The main purpose it to catch any major bugs that could ruin your hard launch and fix them before proceeding.

Screenshot of a random newly-released app on Google Play

Once you’ve tested for any critical issues that may have occurred, you can release your MVP to the broader market and start gathering feedback as well as analysing the data that is being collected.

Step 9: Plan next stage of development

Hopefully you had a successful launch and now it’s time to think about moving forward with the development. To do so, it’s best to take the data you’ve gathered and bring up the initial plan you created during the first steps of developing an MVP.

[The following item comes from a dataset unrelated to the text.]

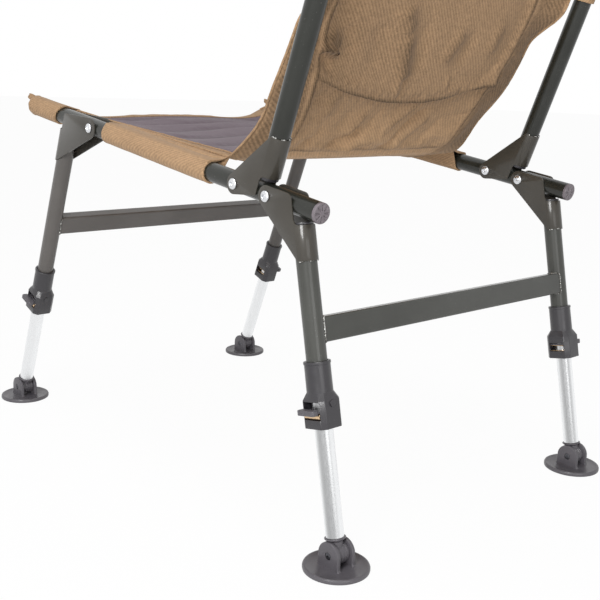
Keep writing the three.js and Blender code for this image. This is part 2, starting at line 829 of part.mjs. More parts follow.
function addBackrest() {
  const tilt = backrestLean - railSlope;
  const backrest = frameAt(seat, [0, backrestPivotSetback, 0], -tilt);
  const bracket = hingeBracket({
    offset: backrestOffset,
    tilt,
    ear: backEarRadius,
    shoulder: backShoulderRadius,
    rise: backShoulderRise,
    wrapStart: backrestTubeStart,
    wrapLength: backWrapLength,
  });
  for (const [side, sign] of sides) {
    const x = (sign * railSpacing) / 2;
    const tube = solidOf(pipe(tubeRadius, tubeWall, backrestTubeStart, backrestTubeTop));
    const foot = [x, backrestOffset, backrestTubeStart];
    place(backrest, `backrest_bracket_${side}`, bracket, paintedSteel, [x, 0, 0]);
    place(backrest, `backrest_tube_${side}`, tube, paintedSteel, [x, backrestOffset, 0]);
    place(backrest, `backrest_tube_plug_${side}`, endPlug(), blackPlastic, foot, [Math.PI, 0, 0]);
  }
  place(backrest, "backrest_hoop_top", solidOf(hoopTop(tubeRadius, tubeWall)), paintedSteel);
  place(backrest, "back_pad", backPad(), tanFabric);
  place(backrest, "lower_back_pad", waistPad(), tanFabric);
}

// One frame of two legs. Local Z runs up the tubes; towards is the side of the pivots that the tubes lie on.
function addLegFrame(sizes) {
  const { end, setback, lean, offset, towards, collarDrop, crossbarDrop, bracketSizes, plugged } = sizes;
  const tilt = lean + towards * railSlope;
  const legs = frameAt(seat, [0, setback, 0], towards * tilt);
  const pivotHeight = frontPivotHeight - setback * Math.sin(railSlope);
  const footDrop = (pivotHeight - footPinHeight + offset * Math.sin(lean)) / Math.cos(lean);
  const bracket = hingeBracket({ offset, tilt, wrapStart: legTubeTopDrop, ...bracketSizes });
  const tube = solidOf(pipe(tubeRadius, tubeWall, -collarDrop - collarSeat + fitGap, -legTubeTopDrop));
  const lipLevel = -footDrop + lipDrop + fitGap;
  const extension = solidOf(pipe(extensionRadius, extensionWall, lipLevel, -collarDrop + extensionInsert));
  const flip = towards > 0 ? [0, Math.PI, 0] : [Math.PI, 0, 0];
  for (const [side, sign] of sides) {
    const [x, y] = [(sign * railSpacing) / 2, towards * offset];
    const turn = [0, 0, sign > 0 ? 0 : Math.PI];
    const name = `${end}_${side}`;
    place(legs, `${end}_leg_bracket_${side}`, bracket, paintedSteel, [x, 0, 0], flip);
    place(legs, `${end}_leg_tube_${side}`, tube, paintedSteel, [x, y, 0]);
    if (plugged) {
      const plug = endPlug(legPlugThickness);
      place(legs, `${end}_leg_top_plug_${side}`, plug, blackPlastic, [x, y, -legTubeTopDrop]);
    }
    place(legs, `${name}_adjuster`, adjusterHousing(), blackPlastic, [x, y, -collarDrop], turn);
    place(legs, `${name}_lock_spring`, leafSpring(), springBrass, [x, y, -collarDrop], turn);
    place(legs, `${name}_lock_lever`, lockLever(), greyPlastic, [x, y, leverLevel - collarDrop], turn);
    place(legs, `${name}_extension_tube`, extension, brightAluminium, [x, y, 0]);
    place(legs, `${name}_foot_knuckle`, footKnuckle(), greyPlastic, [x, y, -footDrop]);
    const foot = frameAt(legs, [x, y, -footDrop], -towards * lean);
    place(foot, `${name}_foot_pad`, footPad(), greyPlastic);
    place(foot, `${name}_foot_pin`, footPin(), zincSteel);
  }
  place(legs, `${end}_crossbar`, crossbar(), paintedSteel, [0, towards * offset, -crossbarDrop]);
}

addSeat();
addBackrest();
addLegFrame({
  end: "front",
  setback: 0,
  lean: frontLegLean,
  offset: frontLegOffset,
  towards: -1,
  collarDrop: frontCollarDrop,
  crossbarDrop: frontCrossbarDrop,
  bracketSizes: {
    ear: frontEarRadius,
    shoulder: frontShoulderRadius,
    rise: frontShoulderRise,
    wrapLength: frontWrapLength,
  },
  plugged: false,
});
addLegFrame({
  end: "rear",
  setback: rearLegPivotSetback,
  lean: rearLegLean,
  offset: rearLegOffset,
  towards: 1,
  collarDrop: rearCollarDrop,
  crossbarDrop: rearCrossbarDrop,
  bracketSizes: {
    ear: rearEarRadius,
    shoulder: rearShoulderRadius,
    rise: rearShoulderRise,
    wrapLength: rearWrapLength,
  },
  plugged: true,
});

// The origin goes to the middle of the footprint, on the ground
const extent = new THREE.Box3().setFromObject(chair, true);
chair.position.set(0, -(extent.min.y + extent.max.y) / 2, -extent.min.z);

export default chair;
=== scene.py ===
import json
import math
from collections import namedtuple
from functools import cache

import bmesh
import bpy
import numpy as np
from bpy.props import FloatProperty, FloatVectorProperty, PointerProperty
from mathutils import Matrix, Vector
from mathutils.geometry import tessellate_polygon

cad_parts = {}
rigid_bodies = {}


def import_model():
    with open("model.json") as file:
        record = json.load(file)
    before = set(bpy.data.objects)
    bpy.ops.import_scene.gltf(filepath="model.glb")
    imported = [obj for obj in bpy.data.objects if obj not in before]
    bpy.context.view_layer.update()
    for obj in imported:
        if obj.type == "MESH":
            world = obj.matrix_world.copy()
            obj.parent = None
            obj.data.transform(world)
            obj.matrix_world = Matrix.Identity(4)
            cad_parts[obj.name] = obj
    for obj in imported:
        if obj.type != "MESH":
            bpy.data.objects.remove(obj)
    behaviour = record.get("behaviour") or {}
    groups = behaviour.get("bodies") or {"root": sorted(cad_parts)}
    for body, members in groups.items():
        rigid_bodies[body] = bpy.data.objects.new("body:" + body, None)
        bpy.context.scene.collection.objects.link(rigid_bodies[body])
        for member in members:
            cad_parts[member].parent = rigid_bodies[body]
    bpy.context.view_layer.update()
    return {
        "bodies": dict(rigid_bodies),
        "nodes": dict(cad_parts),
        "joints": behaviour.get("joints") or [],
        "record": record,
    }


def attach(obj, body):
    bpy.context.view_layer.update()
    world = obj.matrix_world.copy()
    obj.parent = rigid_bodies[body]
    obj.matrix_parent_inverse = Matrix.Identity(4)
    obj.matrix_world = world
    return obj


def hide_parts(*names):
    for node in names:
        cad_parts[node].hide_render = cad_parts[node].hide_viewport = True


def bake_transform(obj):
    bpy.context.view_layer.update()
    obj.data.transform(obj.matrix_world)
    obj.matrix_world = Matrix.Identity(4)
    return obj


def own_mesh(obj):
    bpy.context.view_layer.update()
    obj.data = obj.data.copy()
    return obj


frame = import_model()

bl_info = {
    "name": "Carp Fishing Chair",
    "version": (1, 0, 0),
    "blender": (4, 5, 0),
    "location": "View3D > Sidebar > Chair",
    "description": "Dresses a folding fishing chair: tube frame, adjustable legs, padded seat and back",
    "category": "Object",
}

# Joints of the frame, and which way each side of the chair lies from its middle
JOINTS = {joint["name"]: joint for joint in frame["joints"]}
SIDES = (("left", 1), ("right", -1))
ENDS = (("front", -1), ("rear", 1))


def length(name, default, description):
    return FloatProperty(name=name, description=description, default=default, unit="LENGTH", precision=4)


def angle(name, degrees, description):
    return FloatProperty(name=name, description=description, default=math.radians(degrees), unit="ROTATION")


def share(name, default, description):
    return FloatProperty(name=name, description=description, default=default, min=0.0, max=1.0)


def colour(name, default, description):
    return FloatVectorProperty(name=name, description=description, default=default, subtype="COLOR",
                               min=0.0, max=1.0)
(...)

It wouldn’t be wise to stick to it without considering where you are right now with your MVP. Some assumptions might have changed, and you may need to focus more on a specific parts of the application that you either planned for a later stage in the process or didn’t even consider at all. Everything should be based on the acquired data, of course.

Once the plan has been updated...

Step 10: Iterate

It is time to loop back and start everything from the beginning. Plan — developer — iterate.

Epilogue

Starting with an MVP is an amazing strategy for developing a new product. It allows you to test your solution as well as change it in a relatively agile way, saving you from wasting an extensive amount of resources.

Although, as with many things in life, it does require a great deal of research and planning. Whether you decided to do it yourself or in a partnership with an external company is up to you, just make sure that you’re not missing anything crucial for the successful launch of your app during the development process.